▶
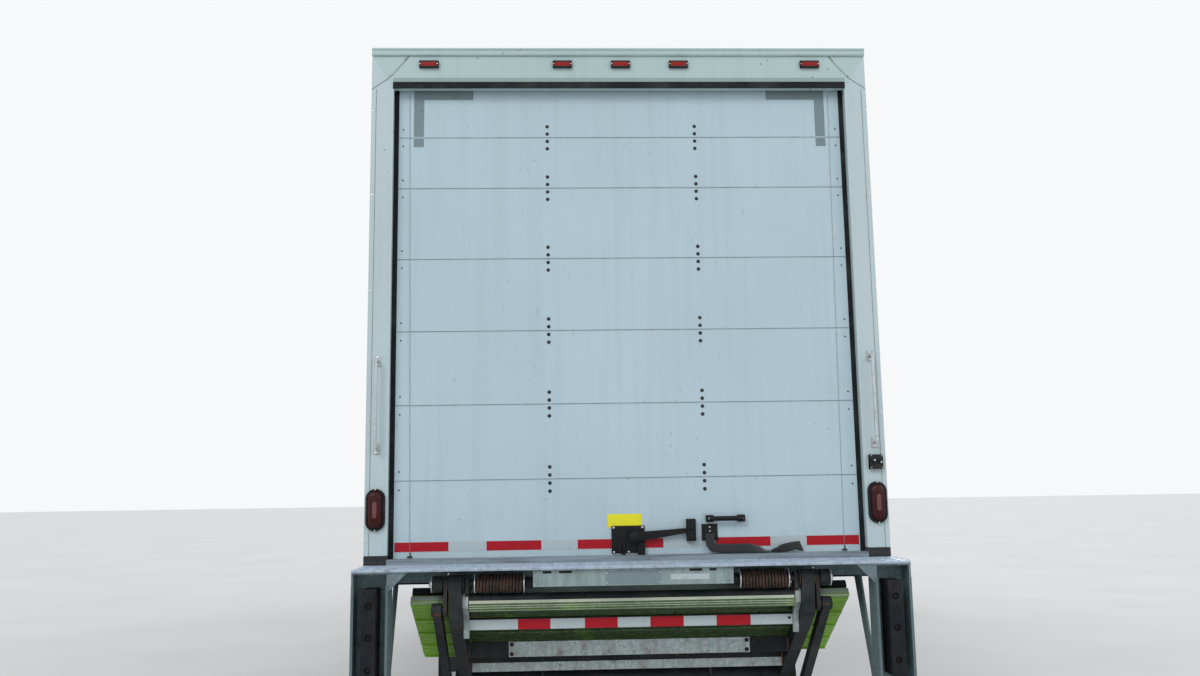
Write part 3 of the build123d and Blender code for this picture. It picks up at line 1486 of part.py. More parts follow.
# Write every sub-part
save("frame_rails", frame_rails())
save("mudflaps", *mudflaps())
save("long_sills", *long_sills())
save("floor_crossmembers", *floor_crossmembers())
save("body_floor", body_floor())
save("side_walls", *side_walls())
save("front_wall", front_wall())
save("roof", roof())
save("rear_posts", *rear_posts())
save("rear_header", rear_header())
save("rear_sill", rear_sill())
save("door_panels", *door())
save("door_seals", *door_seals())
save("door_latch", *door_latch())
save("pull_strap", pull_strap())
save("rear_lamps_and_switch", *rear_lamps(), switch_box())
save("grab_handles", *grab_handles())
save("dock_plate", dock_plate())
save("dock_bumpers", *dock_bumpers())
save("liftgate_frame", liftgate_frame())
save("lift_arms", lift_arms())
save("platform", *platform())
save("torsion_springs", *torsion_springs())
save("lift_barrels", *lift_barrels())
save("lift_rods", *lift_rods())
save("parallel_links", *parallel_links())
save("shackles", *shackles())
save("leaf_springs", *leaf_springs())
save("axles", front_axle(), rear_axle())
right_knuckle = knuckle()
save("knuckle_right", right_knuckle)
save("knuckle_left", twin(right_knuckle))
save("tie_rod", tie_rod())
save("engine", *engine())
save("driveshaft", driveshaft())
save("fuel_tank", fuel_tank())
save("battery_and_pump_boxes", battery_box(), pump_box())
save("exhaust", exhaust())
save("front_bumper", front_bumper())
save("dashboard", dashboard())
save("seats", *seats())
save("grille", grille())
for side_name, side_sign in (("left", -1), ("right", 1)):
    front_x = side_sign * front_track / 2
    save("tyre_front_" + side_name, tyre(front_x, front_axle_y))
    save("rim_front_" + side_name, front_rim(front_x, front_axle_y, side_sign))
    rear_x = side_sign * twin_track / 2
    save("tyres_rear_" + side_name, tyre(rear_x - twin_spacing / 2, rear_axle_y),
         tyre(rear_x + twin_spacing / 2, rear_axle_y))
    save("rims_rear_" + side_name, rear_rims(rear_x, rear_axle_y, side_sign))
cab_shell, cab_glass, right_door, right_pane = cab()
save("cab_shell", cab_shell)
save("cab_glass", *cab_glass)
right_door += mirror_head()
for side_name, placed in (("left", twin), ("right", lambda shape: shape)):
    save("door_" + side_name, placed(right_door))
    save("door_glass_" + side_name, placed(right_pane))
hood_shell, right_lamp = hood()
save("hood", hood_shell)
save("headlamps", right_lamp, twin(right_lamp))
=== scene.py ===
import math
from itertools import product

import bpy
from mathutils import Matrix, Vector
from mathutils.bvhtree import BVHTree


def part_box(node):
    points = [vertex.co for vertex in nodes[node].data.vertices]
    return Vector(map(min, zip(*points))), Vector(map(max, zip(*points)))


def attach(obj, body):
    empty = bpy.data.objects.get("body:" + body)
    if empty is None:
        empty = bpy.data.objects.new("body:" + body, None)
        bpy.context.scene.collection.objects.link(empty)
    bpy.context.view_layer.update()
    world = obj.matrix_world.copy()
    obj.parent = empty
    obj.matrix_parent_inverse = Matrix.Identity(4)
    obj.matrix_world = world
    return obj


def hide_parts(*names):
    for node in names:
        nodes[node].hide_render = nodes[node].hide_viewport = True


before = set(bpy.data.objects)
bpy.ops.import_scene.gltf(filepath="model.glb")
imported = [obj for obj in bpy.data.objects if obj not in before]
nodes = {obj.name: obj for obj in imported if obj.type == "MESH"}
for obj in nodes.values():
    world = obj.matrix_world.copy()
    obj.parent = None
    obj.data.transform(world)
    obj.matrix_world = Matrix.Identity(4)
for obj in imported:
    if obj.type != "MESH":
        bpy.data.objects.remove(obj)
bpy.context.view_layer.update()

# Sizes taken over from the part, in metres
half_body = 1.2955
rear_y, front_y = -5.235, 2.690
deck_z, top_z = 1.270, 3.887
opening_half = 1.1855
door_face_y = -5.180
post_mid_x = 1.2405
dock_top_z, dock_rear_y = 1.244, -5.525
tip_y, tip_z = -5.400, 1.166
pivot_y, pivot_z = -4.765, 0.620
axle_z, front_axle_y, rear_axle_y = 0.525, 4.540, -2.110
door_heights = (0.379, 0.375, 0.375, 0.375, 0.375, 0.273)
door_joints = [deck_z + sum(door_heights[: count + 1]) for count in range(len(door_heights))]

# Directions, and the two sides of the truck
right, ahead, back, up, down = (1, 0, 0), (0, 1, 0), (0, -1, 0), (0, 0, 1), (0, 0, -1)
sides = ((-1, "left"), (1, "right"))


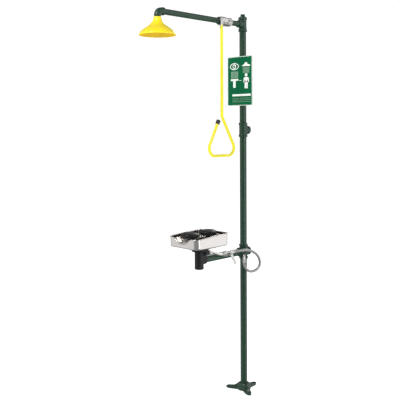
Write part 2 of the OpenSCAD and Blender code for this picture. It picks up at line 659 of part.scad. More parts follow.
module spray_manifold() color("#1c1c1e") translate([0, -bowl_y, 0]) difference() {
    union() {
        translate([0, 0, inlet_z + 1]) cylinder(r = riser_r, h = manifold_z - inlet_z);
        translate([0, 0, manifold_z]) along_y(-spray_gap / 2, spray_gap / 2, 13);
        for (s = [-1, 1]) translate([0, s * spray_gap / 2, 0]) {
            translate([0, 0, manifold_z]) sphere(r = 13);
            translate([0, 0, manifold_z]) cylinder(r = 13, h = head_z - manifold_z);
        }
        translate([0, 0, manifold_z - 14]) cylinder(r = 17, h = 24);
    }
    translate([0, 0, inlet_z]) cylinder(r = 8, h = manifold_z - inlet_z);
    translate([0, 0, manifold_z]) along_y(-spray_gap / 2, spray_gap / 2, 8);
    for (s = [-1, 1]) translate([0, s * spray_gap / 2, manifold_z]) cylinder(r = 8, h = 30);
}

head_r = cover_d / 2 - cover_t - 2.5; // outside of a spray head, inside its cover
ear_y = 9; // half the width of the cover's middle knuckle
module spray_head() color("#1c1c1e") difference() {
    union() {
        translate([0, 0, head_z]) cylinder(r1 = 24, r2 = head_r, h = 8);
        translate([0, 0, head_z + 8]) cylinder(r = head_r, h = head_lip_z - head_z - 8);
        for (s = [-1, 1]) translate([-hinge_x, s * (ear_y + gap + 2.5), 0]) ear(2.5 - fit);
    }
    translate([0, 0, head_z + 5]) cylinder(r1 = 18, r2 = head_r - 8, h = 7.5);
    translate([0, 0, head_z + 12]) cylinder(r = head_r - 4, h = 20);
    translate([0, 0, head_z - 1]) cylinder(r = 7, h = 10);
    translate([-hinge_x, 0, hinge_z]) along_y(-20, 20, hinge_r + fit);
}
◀
Exercise objective:
Restate each record exactly as written.

Complete output:
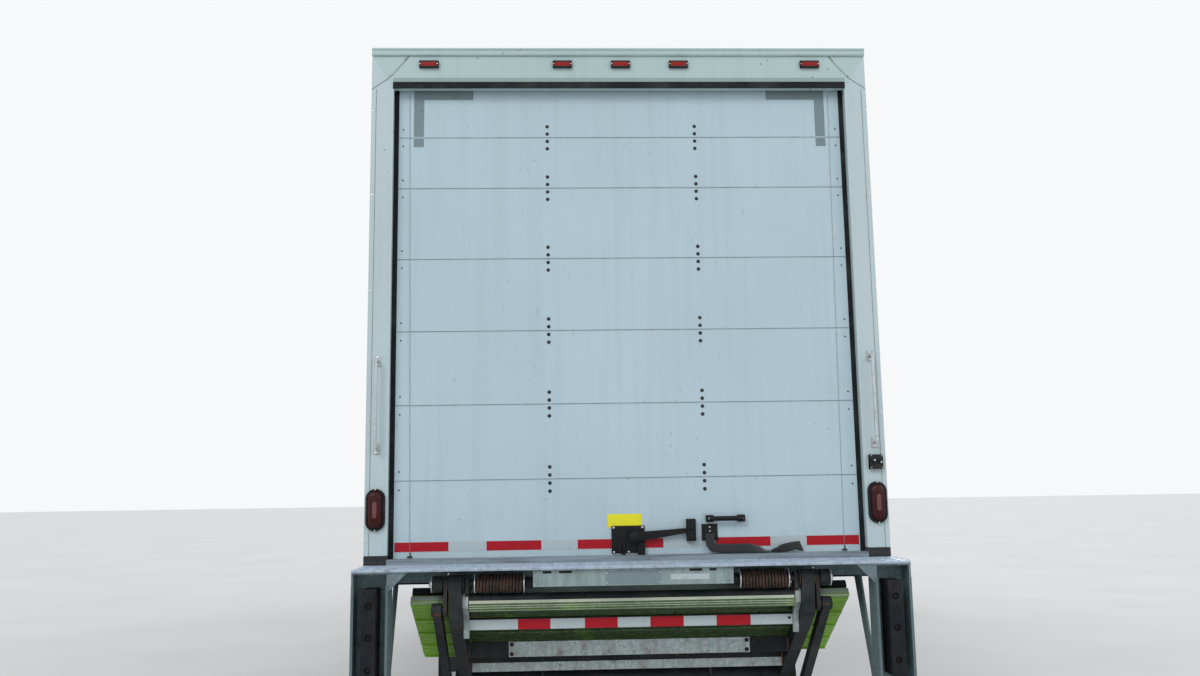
Write part 3 of the build123d and Blender code for this picture. It picks up at line 1486 of part.py. More parts follow.
# Write every sub-part
save("frame_rails", frame_rails())
save("mudflaps", *mudflaps())
save("long_sills", *long_sills())
save("floor_crossmembers", *floor_crossmembers())
save("body_floor", body_floor())
save("side_walls", *side_walls())
save("front_wall", front_wall())
save("roof", roof())
save("rear_posts", *rear_posts())
save("rear_header", rear_header())
save("rear_sill", rear_sill())
save("door_panels", *door())
save("door_seals", *door_seals())
save("door_latch", *door_latch())
save("pull_strap", pull_strap())
save("rear_lamps_and_switch", *rear_lamps(), switch_box())
save("grab_handles", *grab_handles())
save("dock_plate", dock_plate())
save("dock_bumpers", *dock_bumpers())
save("liftgate_frame", liftgate_frame())
save("lift_arms", lift_arms())
save("platform", *platform())
save("torsion_springs", *torsion_springs())
save("lift_barrels", *lift_barrels())
save("lift_rods", *lift_rods())
save("parallel_links", *parallel_links())
save("shackles", *shackles())
save("leaf_springs", *leaf_springs())
save("axles", front_axle(), rear_axle())
right_knuckle = knuckle()
save("knuckle_right", right_knuckle)
save("knuckle_left", twin(right_knuckle))
save("tie_rod", tie_rod())
save("engine", *engine())
save("driveshaft", driveshaft())
save("fuel_tank", fuel_tank())
save("battery_and_pump_boxes", battery_box(), pump_box())
save("exhaust", exhaust())
save("front_bumper", front_bumper())
save("dashboard", dashboard())
save("seats", *seats())
save("grille", grille())
for side_name, side_sign in (("left", -1), ("right", 1)):
    front_x = side_sign * front_track / 2
    save("tyre_front_" + side_name, tyre(front_x, front_axle_y))
    save("rim_front_" + side_name, front_rim(front_x, front_axle_y, side_sign))
    rear_x = side_sign * twin_track / 2
    save("tyres_rear_" + side_name, tyre(rear_x - twin_spacing / 2, rear_axle_y),
         tyre(rear_x + twin_spacing / 2, rear_axle_y))
    save("rims_rear_" + side_name, rear_rims(rear_x, rear_axle_y, side_sign))
cab_shell, cab_glass, right_door, right_pane = cab()
save("cab_shell", cab_shell)
save("cab_glass", *cab_glass)
right_door += mirror_head()
for side_name, placed in (("left", twin), ("right", lambda shape: shape)):
    save("door_" + side_name, placed(right_door))
    save("door_glass_" + side_name, placed(right_pane))
hood_shell, right_lamp = hood()
save("hood", hood_shell)
save("headlamps", right_lamp, twin(right_lamp))
=== scene.py ===
import math
from itertools import product

import bpy
from mathutils import Matrix, Vector
from mathutils.bvhtree import BVHTree


def part_box(node):
    points = [vertex.co for vertex in nodes[node].data.vertices]
    return Vector(map(min, zip(*points))), Vector(map(max, zip(*points)))


def attach(obj, body):
    empty = bpy.data.objects.get("body:" + body)
    if empty is None:
        empty = bpy.data.objects.new("body:" + body, None)
        bpy.context.scene.collection.objects.link(empty)
    bpy.context.view_layer.update()
    world = obj.matrix_world.copy()
    obj.parent = empty
    obj.matrix_parent_inverse = Matrix.Identity(4)
    obj.matrix_world = world
    return obj


def hide_parts(*names):
    for node in names:
        nodes[node].hide_render = nodes[node].hide_viewport = True


before = set(bpy.data.objects)
bpy.ops.import_scene.gltf(filepath="model.glb")
imported = [obj for obj in bpy.data.objects if obj not in before]
nodes = {obj.name: obj for obj in imported if obj.type == "MESH"}
for obj in nodes.values():
    world = obj.matrix_world.copy()
    obj.parent = None
    obj.data.transform(world)
    obj.matrix_world = Matrix.Identity(4)
for obj in imported:
    if obj.type != "MESH":
        bpy.data.objects.remove(obj)
bpy.context.view_layer.update()

# Sizes taken over from the part, in metres
half_body = 1.2955
rear_y, front_y = -5.235, 2.690
deck_z, top_z = 1.270, 3.887
opening_half = 1.1855
door_face_y = -5.180
post_mid_x = 1.2405
dock_top_z, dock_rear_y = 1.244, -5.525
tip_y, tip_z = -5.400, 1.166
pivot_y, pivot_z = -4.765, 0.620
axle_z, front_axle_y, rear_axle_y = 0.525, 4.540, -2.110
door_heights = (0.379, 0.375, 0.375, 0.375, 0.375, 0.273)
door_joints = [deck_z + sum(door_heights[: count + 1]) for count in range(len(door_heights))]

# Directions, and the two sides of the truck
right, ahead, back, up, down = (1, 0, 0), (0, 1, 0), (0, -1, 0), (0, 0, 1), (0, 0, -1)
sides = ((-1, "left"), (1, "right"))


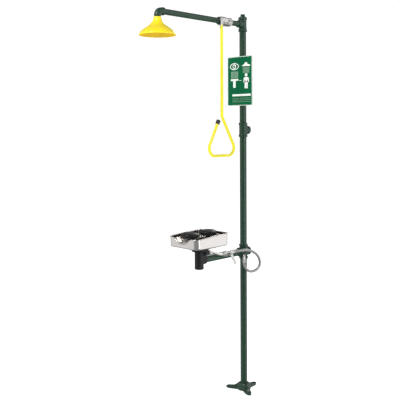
Write part 2 of the OpenSCAD and Blender code for this picture. It picks up at line 659 of part.scad. More parts follow.
module spray_manifold() color("#1c1c1e") translate([0, -bowl_y, 0]) difference() {
    union() {
        translate([0, 0, inlet_z + 1]) cylinder(r = riser_r, h = manifold_z - inlet_z);
        translate([0, 0, manifold_z]) along_y(-spray_gap / 2, spray_gap / 2, 13);
        for (s = [-1, 1]) translate([0, s * spray_gap / 2, 0]) {
            translate([0, 0, manifold_z]) sphere(r = 13);
            translate([0, 0, manifold_z]) cylinder(r = 13, h = head_z - manifold_z);
        }
        translate([0, 0, manifold_z - 14]) cylinder(r = 17, h = 24);
    }
    translate([0, 0, inlet_z]) cylinder(r = 8, h = manifold_z - inlet_z);
    translate([0, 0, manifold_z]) along_y(-spray_gap / 2, spray_gap / 2, 8);
    for (s = [-1, 1]) translate([0, s * spray_gap / 2, manifold_z]) cylinder(r = 8, h = 30);
}

head_r = cover_d / 2 - cover_t - 2.5; // outside of a spray head, inside its cover
ear_y = 9; // half the width of the cover's middle knuckle
module spray_head() color("#1c1c1e") difference() {
    union() {
        translate([0, 0, head_z]) cylinder(r1 = 24, r2 = head_r, h = 8);
        translate([0, 0, head_z + 8]) cylinder(r = head_r, h = head_lip_z - head_z - 8);
        for (s = [-1, 1]) translate([-hinge_x, s * (ear_y + gap + 2.5), 0]) ear(2.5 - fit);
    }
    translate([0, 0, head_z + 5]) cylinder(r1 = 18, r2 = head_r - 8, h = 7.5);
    translate([0, 0, head_z + 12]) cylinder(r = head_r - 4, h = 20);
    translate([0, 0, head_z - 1]) cylinder(r = 7, h = 10);
    translate([-hinge_x, 0, hinge_z]) along_y(-20, 20, hinge_r + fit);
}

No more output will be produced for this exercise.